### SUPPLIED INFORMATION:
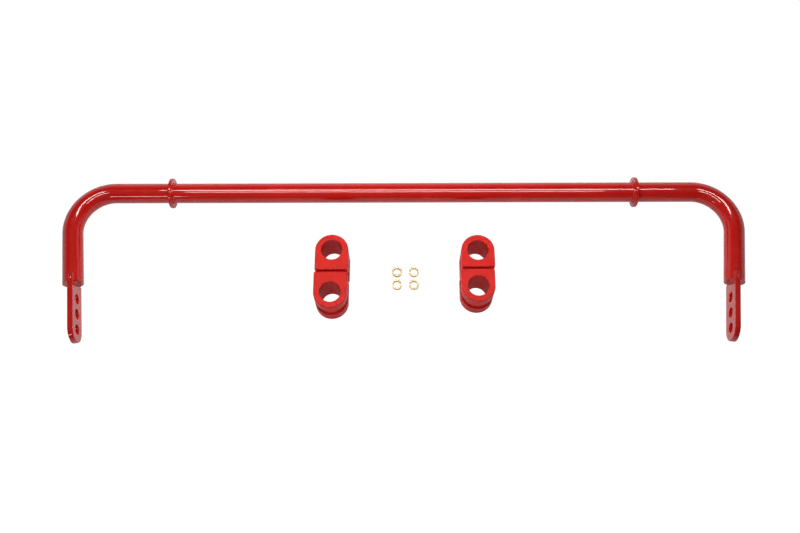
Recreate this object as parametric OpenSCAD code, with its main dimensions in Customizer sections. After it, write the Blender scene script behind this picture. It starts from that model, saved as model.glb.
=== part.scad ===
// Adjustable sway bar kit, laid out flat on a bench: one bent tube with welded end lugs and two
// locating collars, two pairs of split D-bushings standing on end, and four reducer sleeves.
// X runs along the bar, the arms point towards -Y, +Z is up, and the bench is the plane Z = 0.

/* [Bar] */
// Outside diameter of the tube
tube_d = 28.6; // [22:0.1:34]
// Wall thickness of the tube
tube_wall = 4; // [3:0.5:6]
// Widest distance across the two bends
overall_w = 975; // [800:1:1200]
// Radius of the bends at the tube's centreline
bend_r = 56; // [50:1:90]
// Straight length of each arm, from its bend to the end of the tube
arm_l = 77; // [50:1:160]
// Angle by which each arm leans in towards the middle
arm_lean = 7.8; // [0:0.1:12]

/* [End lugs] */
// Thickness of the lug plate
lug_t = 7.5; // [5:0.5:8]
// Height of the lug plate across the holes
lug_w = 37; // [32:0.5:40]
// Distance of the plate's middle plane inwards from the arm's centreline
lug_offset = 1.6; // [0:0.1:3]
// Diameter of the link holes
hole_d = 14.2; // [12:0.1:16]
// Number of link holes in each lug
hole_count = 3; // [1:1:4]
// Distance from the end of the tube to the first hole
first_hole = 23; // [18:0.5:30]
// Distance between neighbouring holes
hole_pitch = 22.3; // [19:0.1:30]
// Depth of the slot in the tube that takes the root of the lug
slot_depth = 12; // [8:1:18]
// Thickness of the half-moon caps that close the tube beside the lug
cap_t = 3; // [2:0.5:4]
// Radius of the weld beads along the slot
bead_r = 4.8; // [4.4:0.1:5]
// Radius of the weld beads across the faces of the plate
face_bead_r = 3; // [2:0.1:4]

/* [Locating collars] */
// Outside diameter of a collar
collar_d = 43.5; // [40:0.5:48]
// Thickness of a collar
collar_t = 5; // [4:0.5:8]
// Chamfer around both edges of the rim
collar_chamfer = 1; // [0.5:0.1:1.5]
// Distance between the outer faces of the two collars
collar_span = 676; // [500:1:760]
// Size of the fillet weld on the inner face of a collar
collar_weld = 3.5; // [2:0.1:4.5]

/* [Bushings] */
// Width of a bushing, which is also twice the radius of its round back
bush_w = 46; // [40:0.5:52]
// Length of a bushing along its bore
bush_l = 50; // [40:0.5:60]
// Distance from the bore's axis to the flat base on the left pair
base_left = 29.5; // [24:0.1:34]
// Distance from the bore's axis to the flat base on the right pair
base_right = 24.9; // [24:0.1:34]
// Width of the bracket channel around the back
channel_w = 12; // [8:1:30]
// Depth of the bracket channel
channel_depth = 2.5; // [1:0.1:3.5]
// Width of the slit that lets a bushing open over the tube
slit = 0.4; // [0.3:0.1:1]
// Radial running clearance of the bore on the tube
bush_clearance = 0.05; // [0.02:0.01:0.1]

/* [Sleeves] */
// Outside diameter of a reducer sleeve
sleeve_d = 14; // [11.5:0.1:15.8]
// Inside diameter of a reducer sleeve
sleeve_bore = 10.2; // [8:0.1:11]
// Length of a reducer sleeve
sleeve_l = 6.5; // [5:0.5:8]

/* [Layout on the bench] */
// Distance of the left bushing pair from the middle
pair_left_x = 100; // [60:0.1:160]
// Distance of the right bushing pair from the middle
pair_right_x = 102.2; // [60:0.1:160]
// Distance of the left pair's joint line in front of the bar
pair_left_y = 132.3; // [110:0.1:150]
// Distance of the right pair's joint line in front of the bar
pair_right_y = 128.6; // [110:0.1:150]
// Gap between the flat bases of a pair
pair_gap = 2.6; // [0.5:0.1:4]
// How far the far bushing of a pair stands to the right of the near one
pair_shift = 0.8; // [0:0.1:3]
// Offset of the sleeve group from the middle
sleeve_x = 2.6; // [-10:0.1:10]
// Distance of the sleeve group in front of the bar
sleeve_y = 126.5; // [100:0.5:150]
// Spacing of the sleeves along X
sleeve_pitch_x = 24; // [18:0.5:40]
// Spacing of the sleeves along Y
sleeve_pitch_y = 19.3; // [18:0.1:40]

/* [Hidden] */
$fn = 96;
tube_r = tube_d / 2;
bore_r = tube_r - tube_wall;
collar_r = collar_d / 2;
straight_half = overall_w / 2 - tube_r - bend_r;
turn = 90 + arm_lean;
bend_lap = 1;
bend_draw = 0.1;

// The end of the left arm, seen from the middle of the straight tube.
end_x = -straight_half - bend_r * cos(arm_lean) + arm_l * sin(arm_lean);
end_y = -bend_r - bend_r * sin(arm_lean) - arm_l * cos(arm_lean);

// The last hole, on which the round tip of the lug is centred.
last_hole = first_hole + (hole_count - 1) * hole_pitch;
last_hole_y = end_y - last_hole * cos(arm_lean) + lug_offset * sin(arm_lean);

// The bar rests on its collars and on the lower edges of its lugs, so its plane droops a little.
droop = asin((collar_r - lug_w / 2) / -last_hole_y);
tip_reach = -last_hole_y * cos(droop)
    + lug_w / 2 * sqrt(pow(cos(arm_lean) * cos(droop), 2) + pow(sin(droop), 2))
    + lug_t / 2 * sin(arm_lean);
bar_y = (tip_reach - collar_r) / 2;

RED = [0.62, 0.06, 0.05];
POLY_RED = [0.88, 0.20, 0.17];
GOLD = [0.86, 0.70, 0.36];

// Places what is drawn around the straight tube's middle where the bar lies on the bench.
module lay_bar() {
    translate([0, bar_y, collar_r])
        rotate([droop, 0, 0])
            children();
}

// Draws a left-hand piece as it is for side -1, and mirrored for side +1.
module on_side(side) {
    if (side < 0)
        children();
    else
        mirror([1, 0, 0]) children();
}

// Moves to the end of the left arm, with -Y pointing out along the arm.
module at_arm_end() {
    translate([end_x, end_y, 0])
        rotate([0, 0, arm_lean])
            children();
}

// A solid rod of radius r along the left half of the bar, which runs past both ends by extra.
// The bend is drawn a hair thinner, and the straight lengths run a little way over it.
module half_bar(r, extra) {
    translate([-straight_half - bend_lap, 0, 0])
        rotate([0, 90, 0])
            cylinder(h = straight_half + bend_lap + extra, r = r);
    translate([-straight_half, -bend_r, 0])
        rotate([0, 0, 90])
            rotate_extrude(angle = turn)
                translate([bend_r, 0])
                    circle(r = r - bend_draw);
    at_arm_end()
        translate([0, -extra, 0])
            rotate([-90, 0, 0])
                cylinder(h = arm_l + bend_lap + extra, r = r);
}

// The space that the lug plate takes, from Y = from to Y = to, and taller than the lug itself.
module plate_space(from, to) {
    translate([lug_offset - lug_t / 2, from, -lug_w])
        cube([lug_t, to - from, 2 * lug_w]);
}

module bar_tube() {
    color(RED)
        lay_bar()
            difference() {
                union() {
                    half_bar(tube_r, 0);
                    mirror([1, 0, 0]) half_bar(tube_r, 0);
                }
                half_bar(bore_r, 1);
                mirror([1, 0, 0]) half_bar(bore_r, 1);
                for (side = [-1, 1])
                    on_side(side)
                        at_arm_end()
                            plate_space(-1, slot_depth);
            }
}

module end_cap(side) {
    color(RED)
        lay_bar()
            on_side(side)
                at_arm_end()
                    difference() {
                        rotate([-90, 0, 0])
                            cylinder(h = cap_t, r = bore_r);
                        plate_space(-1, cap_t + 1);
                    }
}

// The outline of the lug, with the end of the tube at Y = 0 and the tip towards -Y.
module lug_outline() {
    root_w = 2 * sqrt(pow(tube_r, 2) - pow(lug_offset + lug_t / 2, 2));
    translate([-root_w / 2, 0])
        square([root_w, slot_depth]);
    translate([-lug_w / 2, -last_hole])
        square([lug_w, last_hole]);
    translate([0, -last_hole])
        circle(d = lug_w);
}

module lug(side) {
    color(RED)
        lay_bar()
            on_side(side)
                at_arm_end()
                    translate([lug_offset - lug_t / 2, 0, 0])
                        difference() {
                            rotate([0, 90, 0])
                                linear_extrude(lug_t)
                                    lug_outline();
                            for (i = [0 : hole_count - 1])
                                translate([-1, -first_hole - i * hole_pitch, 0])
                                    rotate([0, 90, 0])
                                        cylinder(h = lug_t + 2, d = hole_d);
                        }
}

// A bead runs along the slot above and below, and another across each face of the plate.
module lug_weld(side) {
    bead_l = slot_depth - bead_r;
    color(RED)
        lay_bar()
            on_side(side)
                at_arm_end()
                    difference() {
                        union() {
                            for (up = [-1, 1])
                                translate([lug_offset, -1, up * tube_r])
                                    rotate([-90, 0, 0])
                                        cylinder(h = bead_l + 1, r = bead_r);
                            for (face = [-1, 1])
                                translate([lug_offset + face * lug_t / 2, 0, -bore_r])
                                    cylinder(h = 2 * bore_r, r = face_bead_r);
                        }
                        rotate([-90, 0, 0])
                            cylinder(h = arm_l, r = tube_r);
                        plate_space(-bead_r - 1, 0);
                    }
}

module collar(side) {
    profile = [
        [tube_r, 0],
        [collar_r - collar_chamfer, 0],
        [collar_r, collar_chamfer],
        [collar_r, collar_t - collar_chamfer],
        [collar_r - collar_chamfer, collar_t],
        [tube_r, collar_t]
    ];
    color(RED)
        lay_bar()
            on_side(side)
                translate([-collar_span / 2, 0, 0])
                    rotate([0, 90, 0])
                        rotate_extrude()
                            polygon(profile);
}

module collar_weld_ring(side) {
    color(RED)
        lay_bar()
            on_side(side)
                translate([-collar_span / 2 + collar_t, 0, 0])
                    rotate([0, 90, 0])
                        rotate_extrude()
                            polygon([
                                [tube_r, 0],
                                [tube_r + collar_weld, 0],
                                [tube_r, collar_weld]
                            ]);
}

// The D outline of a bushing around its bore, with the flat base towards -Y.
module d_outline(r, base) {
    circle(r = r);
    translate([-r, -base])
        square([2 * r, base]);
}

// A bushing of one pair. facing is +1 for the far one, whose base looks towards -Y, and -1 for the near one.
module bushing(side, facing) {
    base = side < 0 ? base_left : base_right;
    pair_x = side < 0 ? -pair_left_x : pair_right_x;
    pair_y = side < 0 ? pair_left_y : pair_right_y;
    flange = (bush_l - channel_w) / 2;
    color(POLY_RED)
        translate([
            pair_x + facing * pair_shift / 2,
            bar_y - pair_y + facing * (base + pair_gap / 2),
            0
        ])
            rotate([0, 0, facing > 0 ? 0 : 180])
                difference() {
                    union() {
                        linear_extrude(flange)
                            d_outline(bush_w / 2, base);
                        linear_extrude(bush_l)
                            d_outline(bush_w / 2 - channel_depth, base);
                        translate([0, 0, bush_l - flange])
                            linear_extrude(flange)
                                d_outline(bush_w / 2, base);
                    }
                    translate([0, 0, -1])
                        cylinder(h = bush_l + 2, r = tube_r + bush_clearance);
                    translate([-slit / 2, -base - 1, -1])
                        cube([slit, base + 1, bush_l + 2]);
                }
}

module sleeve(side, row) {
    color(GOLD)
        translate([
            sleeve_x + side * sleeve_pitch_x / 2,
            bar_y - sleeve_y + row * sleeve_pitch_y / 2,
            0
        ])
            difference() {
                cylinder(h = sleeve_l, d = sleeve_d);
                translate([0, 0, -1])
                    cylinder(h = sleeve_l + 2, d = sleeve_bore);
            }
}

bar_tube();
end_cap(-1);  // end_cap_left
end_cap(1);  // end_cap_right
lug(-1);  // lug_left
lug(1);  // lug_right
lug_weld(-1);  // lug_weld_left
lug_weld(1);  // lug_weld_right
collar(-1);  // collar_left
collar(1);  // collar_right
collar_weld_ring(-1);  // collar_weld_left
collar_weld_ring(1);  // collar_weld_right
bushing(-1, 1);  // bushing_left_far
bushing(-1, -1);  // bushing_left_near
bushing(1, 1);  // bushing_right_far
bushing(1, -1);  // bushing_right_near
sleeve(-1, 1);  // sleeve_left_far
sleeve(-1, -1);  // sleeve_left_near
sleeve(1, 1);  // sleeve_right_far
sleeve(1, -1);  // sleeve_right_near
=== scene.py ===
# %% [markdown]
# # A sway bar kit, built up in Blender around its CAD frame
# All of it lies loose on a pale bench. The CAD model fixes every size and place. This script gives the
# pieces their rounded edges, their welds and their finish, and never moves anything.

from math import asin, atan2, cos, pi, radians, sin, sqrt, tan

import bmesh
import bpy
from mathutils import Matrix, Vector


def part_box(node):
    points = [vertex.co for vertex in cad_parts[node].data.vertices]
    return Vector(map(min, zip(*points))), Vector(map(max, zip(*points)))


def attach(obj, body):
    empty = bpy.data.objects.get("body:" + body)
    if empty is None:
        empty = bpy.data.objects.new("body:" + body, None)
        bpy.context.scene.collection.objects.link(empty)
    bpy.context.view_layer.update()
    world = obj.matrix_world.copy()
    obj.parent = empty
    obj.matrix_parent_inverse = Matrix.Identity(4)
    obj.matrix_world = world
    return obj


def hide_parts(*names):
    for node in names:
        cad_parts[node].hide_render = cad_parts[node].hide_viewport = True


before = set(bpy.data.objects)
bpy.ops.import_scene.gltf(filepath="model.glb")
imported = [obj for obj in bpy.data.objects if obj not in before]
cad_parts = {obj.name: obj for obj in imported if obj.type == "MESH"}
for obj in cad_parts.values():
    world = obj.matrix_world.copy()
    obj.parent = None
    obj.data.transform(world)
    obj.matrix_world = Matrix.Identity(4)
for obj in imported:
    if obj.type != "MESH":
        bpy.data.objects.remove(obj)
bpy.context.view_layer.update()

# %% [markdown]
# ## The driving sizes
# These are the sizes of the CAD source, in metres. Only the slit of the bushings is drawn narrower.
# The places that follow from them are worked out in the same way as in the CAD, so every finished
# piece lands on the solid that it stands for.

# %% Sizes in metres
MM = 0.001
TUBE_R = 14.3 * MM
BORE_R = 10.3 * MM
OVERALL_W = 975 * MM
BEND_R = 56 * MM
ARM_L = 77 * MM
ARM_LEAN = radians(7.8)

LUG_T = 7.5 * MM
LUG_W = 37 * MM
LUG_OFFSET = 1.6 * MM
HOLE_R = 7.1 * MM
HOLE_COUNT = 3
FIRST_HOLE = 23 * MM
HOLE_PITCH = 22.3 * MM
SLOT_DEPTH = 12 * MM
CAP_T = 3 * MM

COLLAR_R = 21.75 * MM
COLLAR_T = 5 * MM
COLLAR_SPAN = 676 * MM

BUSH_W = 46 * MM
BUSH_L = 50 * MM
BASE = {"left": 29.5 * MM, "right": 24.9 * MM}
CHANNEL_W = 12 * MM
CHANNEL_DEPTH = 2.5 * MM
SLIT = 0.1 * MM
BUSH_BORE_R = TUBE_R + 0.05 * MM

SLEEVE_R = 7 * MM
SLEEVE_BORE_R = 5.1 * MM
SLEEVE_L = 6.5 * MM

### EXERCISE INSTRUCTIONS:
Within the listing above, locate the line containing "bar_tube();" and the line containing "points = [vertex.co". Reproduce those two lines and all lines between them exactly, with nothing added.

### FINISHED ANSWER:
bar_tube();
end_cap(-1);  // end_cap_left
end_cap(1);  // end_cap_right
lug(-1);  // lug_left
lug(1);  // lug_right
lug_weld(-1);  // lug_weld_left
lug_weld(1);  // lug_weld_right
collar(-1);  // collar_left
collar(1);  // collar_right
collar_weld_ring(-1);  // collar_weld_left
collar_weld_ring(1);  // collar_weld_right
bushing(-1, 1);  // bushing_left_far
bushing(-1, -1);  // bushing_left_near
bushing(1, 1);  // bushing_right_far
bushing(1, -1);  // bushing_right_near
sleeve(-1, 1);  // sleeve_left_far
sleeve(-1, -1);  // sleeve_left_near
sleeve(1, 1);  // sleeve_right_far
sleeve(1, -1);  // sleeve_right_near
=== scene.py ===
# %% [markdown]
# # A sway bar kit, built up in Blender around its CAD frame
# All of it lies loose on a pale bench. The CAD model fixes every size and place. This script gives the
# pieces their rounded edges, their welds and their finish, and never moves anything.

from math import asin, atan2, cos, pi, radians, sin, sqrt, tan

import bmesh
import bpy
from mathutils import Matrix, Vector


def part_box(node):
    points = [vertex.co for vertex in cad_parts[node].data.vertices]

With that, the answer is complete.